In the calculations of the American administration (especially around the current president's circle), countries like Albania and Kosovo are seen as politically obedient Muslims to the West who have no regional agenda in the Middle East and also do not have the capacity to challenge American-Israeli decision-making. In other words, they are buffer troops of pro-Western Muslims who must maintain order so that the local population does not perceive it as a Jewish or American occupation. The idea of a "peace corporation" without a legitimate UN mandate and local participation is essentially brutal and is called "outsourcing of risk."
Personally, I do not understand the enthusiasm of Albanians posting the map in question on social networks, because this involvement is extremely dangerous and harmful to us. If two Albanian contingents enter Gaza and exclusively control entire sectors, they automatically become a legitimate target of attack for Hamas as a symbol of "Islamic betrayal" in their radical narrative against the "infidel servants of the West". So cannon fodder in a conflict that has no strategic connection to our interests and has nothing to do with our obligation under Article 5 of NATO. This mechanism of "collective security" applies to member countries at home and certainly not to their adventures abroad. Even more so when it is known that the sectarian war within the Muslim world has been the bloodiest in the world in recent decades.
The main risk is that without a Security Council Resolution and without local invitation and participation, the troops will not be perceived as peacekeepers, but as a camouflaged extension of an occupation architecture. This will strip the contingents of international moral and legal protection and expose them directly to attacks, without real accountability mechanisms for those who actually designed the mission hundreds of kilometers away.
This non-transparent commitment perhaps explains the intensification of the Rama government's relations with the Netanyahu administration and the parallel rapprochement with the Israeli military industry giant Elbit Systems. Because when you offer troops "as if they were family property" for a controversial experimental security project, you automatically enter Israel's political and industrial chain.
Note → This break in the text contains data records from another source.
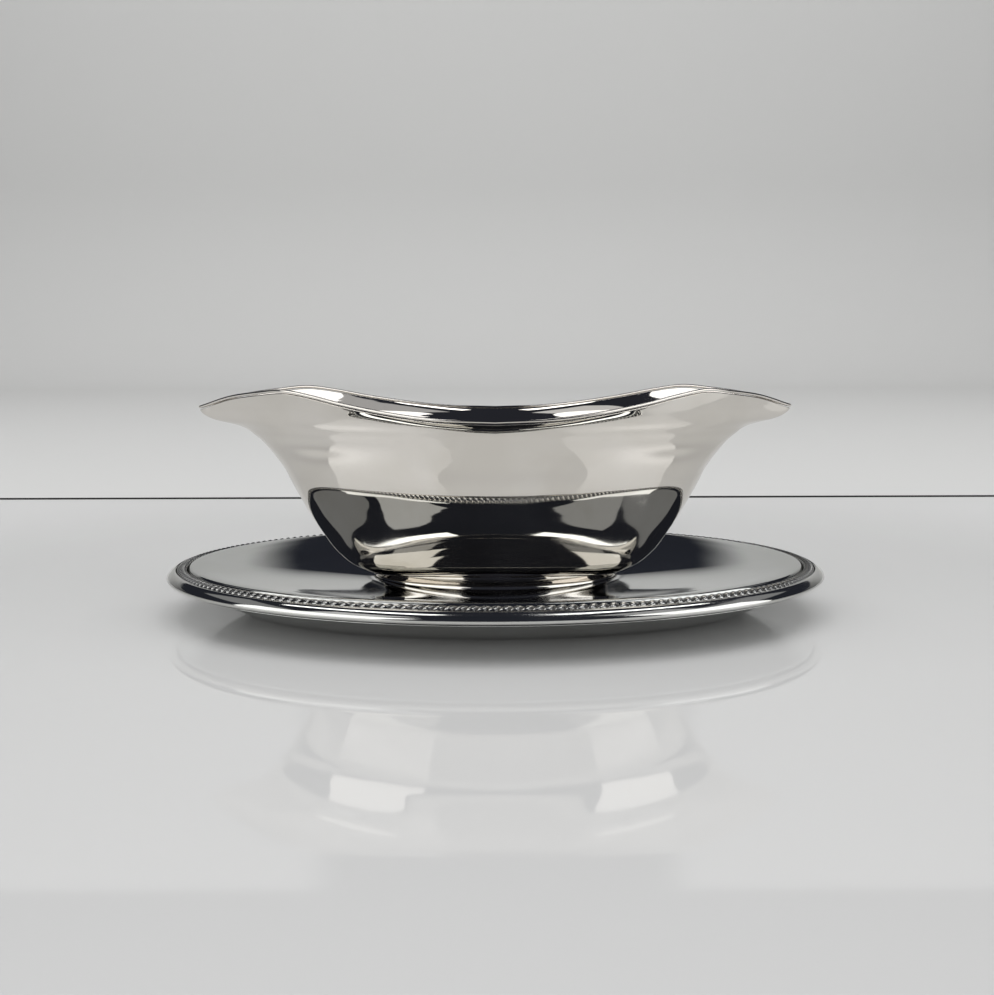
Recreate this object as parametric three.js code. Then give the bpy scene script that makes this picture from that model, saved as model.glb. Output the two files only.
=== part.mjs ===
// Oval sauce boat with a pouring lip at each end, fixed on an oval tray.
// Millimetres, +Z up, long axis on X. The tray's base rests on z = 0, centred on the origin.
import * as THREE from 'three';

// Tray.
const trayLength = 230;
const trayWidth = 150;
const edgeHeight = 13.6;
const crestHeight = 17.5;
const crestInset = 8.5;
const seatHeight = 11.4;
const floorEdgeHeight = 11.9;
const sheet = 0.8;
const clearance = 0.3;
const fluteCount = 210;
const fluteDepth = 0.7;
const fluteLean = 0.35;

// Skirt under the tray.
const baseLength = 170;
const baseWidth = 86;
const baseFlange = 7;
const skirtHeight = 11.9;

// Boat.
const boatHalfLength = 103.5;
const rimHalfWidth = 52.4;
const rimWavePeriod = 216;
const rimFlare = 2.8;
const flareReach = 1.9;
const flareHalfLength = 66;
const boatSheet = 1;
const wireDiameter = 1.2;
const bottomEdgeSide = 15.5;
const bottomEdgeDrop = 1.6;
const bottomHeight = 15.3;
const lean = 1.4 * Math.PI / 180;
const leanPivotHeight = 14;

// Foot collar.
const footLength = 85;
const footWidth = 49.2;
const footPoint = 0.7;

const halfTrayLength = trayLength / 2;
const halfTrayWidth = trayWidth / 2;

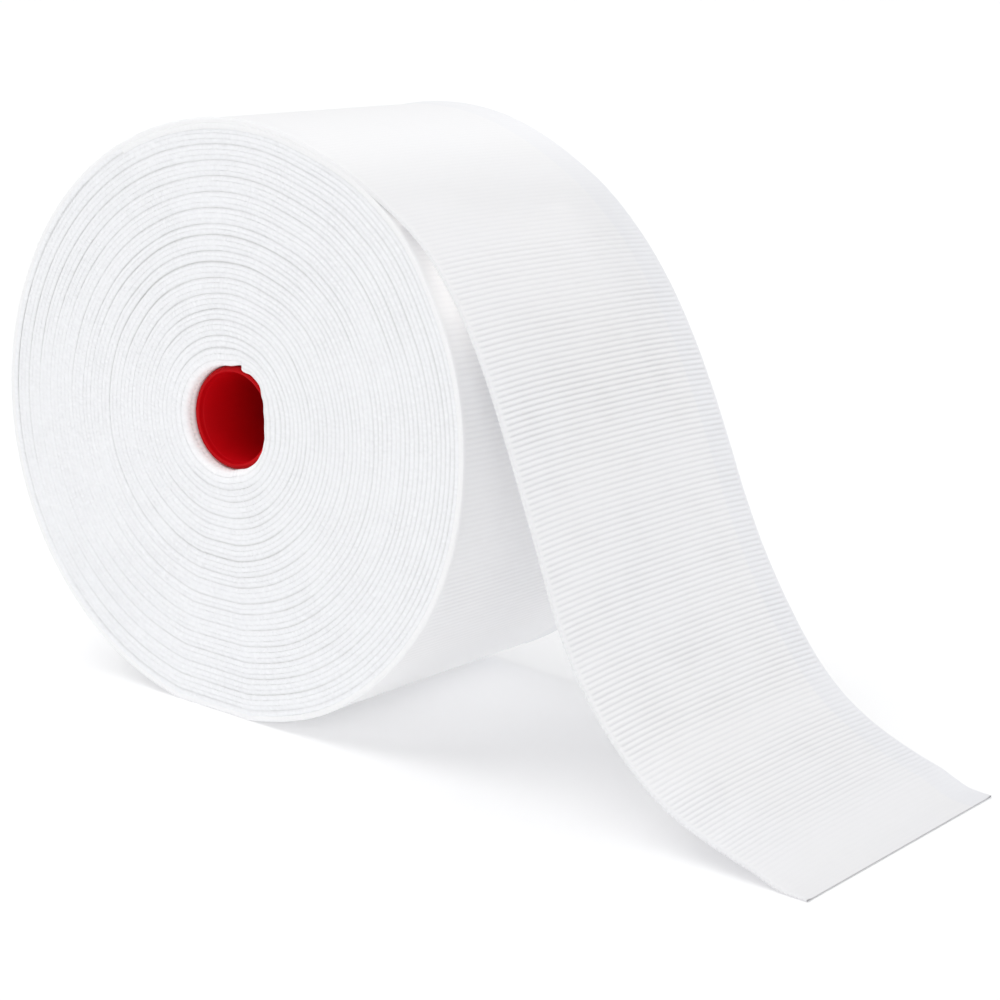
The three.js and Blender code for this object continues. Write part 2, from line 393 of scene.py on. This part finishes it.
def floor_material():
    """A pale, even floor, lit a little from itself."""
    n = Nodes("floor_pale")
    speck = n.noise(scale=3.0, detail=1.0)
    n.surface(
        Base_Color=n.mix(speck, FLOOR_COOL, FLOOR_WARM),
        Emission_Color=(1, 1, 1, 1),
        Emission_Strength=0.08,
        Roughness=0.9,
    )
    return n.material


cloth = cloth_material("tape_cloth", white=(1.032, 1.03, 1.024), through=0)
# The loose end's copy is a little whiter than the wound tape's: painted light that brightens the
# loose end. It also lets light through a single layer.
single_cloth = cloth_material("tape_cloth_single", white=(1.045, 1.04, 1.035), through=0.22)
edges = edge_material()
plastic = plastic_material()


# Wound turns

# How the winding leaves an even spiral
FORM_FADE = 1.5             # the power with which the outline's form fades to the bore
SAG = 0.25                  # how far the outer turns lie in beside the flat spot
SAG_AT = 292.0
SAG_REACH = 16.0
SAG_FROM = 70.0             # the radius from which they do so, and over how much more of it
SAG_WITHIN = 14.0
CLIMB_WITHIN = 22.0         # degrees over which a turn climbs onto the cut end
MOUTH_REACH = 9.0           # how far out from the bore the turns follow its mouth
WAVE_HEIGHT = 0.22
WAVE_SHIFT = 1.3            # degrees for each millimetre of radius
WAVES = ((72, 1.0), (40, 0.6), (24, 0.3))

# Places across one turn at which it has corners, from its outer face to the next turn's
ACROSS_TURN = np.array([0.0, 0.09, 0.26, 0.5, 0.74, 0.91])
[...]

In this game, Albania gains nothing but coffins and distancing itself from the EU, which, with some peripheral exceptions, has rejected the “peace board.” Strategically, Albania gains neither diplomatic influence nor economic benefit, but only exposure to international terrorism, potential internal radicalization, and a dangerous precedent for Albanian troops to be used as Muslim colonial police.
This is like returning us to the former historical role of “Arnauts as the peripheral soldiers of the Ottoman Empire”. The facts show that in the Ottoman Empire, the peoples of the peripheries, especially ours, were widely used in the Janissary corps as gendarmes in border regions or in punitive or conquest campaigns, while strategic decisions were made in Istanbul. Prominent historians such as Noel Malcolm and Mark Mazower describe this model as a center-periphery relationship where the center gains power, the periphery sheds blood.
Therefore, before exulting over the fact that we will be "entrusted with such important tasks", we must clarify once and for all why we have been chosen. In short, Albanian because Albanians are perceived as Muslim in demographics, Western in political orientation, weak in geopolitical weight and incapable of saying "no" (because the ruling elites have personal benefits from servility to Trump). The fact that Donald Trump packaged the September 2020 Washington Agreement between Hoti and Vučić, in the same political framework as the Abrahamic Accords is proof that he reads and categorizes us more as part of the Islamic axis than as European actors.
If we get into this mess, it seems that we will be guarding roads that are not ours or those of our allies, defending decisions that we did not make or have no influence on, sacrificing troops for a dubious operation that does not concern us, and damaging relations with European partners who have openly expressed reservations. Meanwhile, the real decision-making actors will negotiate from a distance, using us as chess pieces, as the Sublime Porte once did.
This pile of arguments against our engagement in Gaza actually highlights the real reason for this haste. We are not dealing with state interests, but personal troubles. When investigations and files from SPAK, which is supported by the Americans, weigh on the dome, foreign policy becomes a bargaining chip and state troops are treated as negotiating capital to pull the plug on support. After all, the "evil mouths" say that even Netanyahu himself, investigated for corruption affairs, has a political interest in dragging out the war as long as possible. In this logic, Gaza is not a peace mission, it is a life jacket for personal survival. But serious states do not engage in diplomacy to wash away criminal troubles, and dignified nations do not sacrifice their sons to prolong someone's political life.